'''

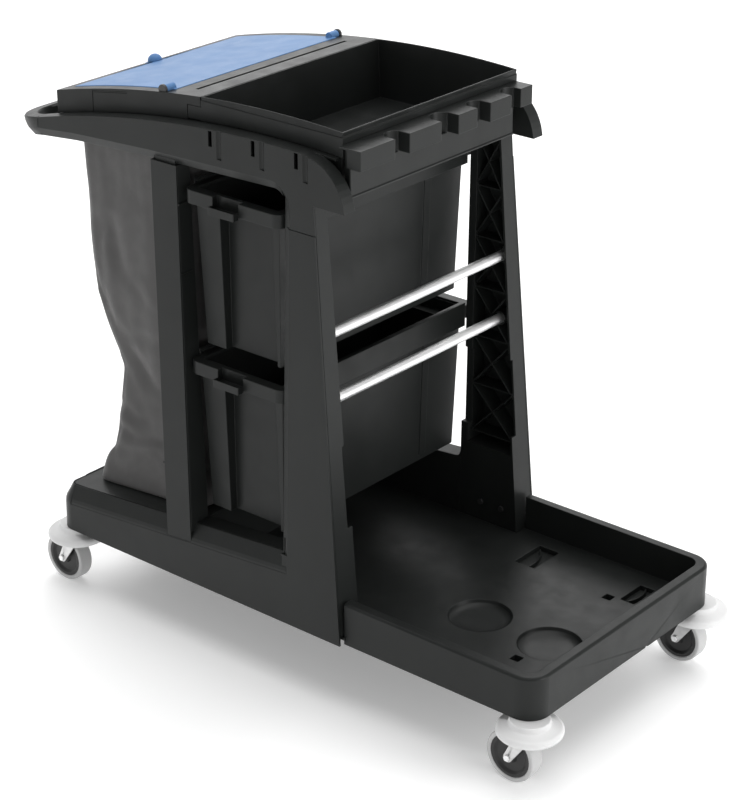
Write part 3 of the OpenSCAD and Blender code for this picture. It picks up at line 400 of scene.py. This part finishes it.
def relax(bag, rows):
    """Lets the walls hang and buckle a little, and keeps a share of that, up to 9 mm."""
    hold = bag.vertex_groups.new(name="hold")
    for j in range(rows):
        if j < 7 or j > rows - 9:
            weight = 1.0
        else:
            weight = 0.12 + 0.5 * max(0, 1 - (rows - 9 - j) / 6)
        hold.add(range(j * AROUND, (j + 1) * AROUND), weight, "REPLACE")
    cloth = bag.modifiers.new("cloth", "CLOTH")
    c = cloth.settings
    c.quality, c.mass, c.air_damping = 6, 0.25, 2
    c.tension_stiffness = c.compression_stiffness = 20
    c.shear_stiffness, c.bending_stiffness = 8, 0.6
    c.vertex_group_mass, c.pin_stiffness = "hold", 1.0
    c.shrink_min = c.shrink_max = -0.03
    cloth.collision_settings.use_collision = False
    cloth.collision_settings.use_self_collision = False
    cloth.point_cache.frame_start, cloth.point_cache.frame_end = 1, 20
    for step in range(1, 21):
        bpy.context.scene.frame_set(step)
    hung = bpy.data.meshes.new_from_object(bag.evaluated_get(bpy.context.evaluated_depsgraph_get()))
    for before, after in zip(bag.data.vertices, hung.vertices):
        move = (after.co - before.co) * 0.28
        if move.length > 0.009:
            move *= 0.009 / move.length
        before.co += move
    bag.modifiers.remove(cloth)
    bpy.context.scene.frame_set(1)


def make_bag(looks):
    rows = bag_surface()
    faces = []
    for j in range(len(rows) - 1):
        for i in range(AROUND):
            k = (i + 1) % AROUND
            faces.append((j * AROUND + i, j * AROUND + k, (j + 1) * AROUND + k, (j + 1) * AROUND + i))
    mesh = bpy.data.meshes.new("waste_bag")
    mesh.from_pydata([p for row in rows for p in row], [], faces)
    bag = bpy.data.objects.new("waste_bag", mesh)
    bpy.context.scene.collection.objects.link(bag)

    # Cloth coordinates in metres, round and down the bag
    uv = mesh.uv_layers.new(name="cloth").data
    for f in mesh.polygons:
        j, i = divmod(f.index, AROUND)
        for loop, (a, b) in zip(f.loop_indices, ((i, j), (i + 1, j), (i + 1, j + 1), (i, j + 1))):
            uv[loop].uv = (a * 1.46 / AROUND, b * 0.010)
        f.use_smooth = True
    relax(bag, len(rows))
    smooth = bag.modifiers.new("round", "SUBSURF")
    smooth.levels = smooth.render_levels = 1
    mesh.materials.append(looks["bag_fabric"])
    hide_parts("bag")
    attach(bag, "cart")


# ---- Build ----

make_camera()
looks = make_looks()
make_studio()
finish_cad(looks)
make_bag(looks)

'''

Reply with one number only, the count of lines above that hold the string "scene".

● EXERCISE RESULT: 4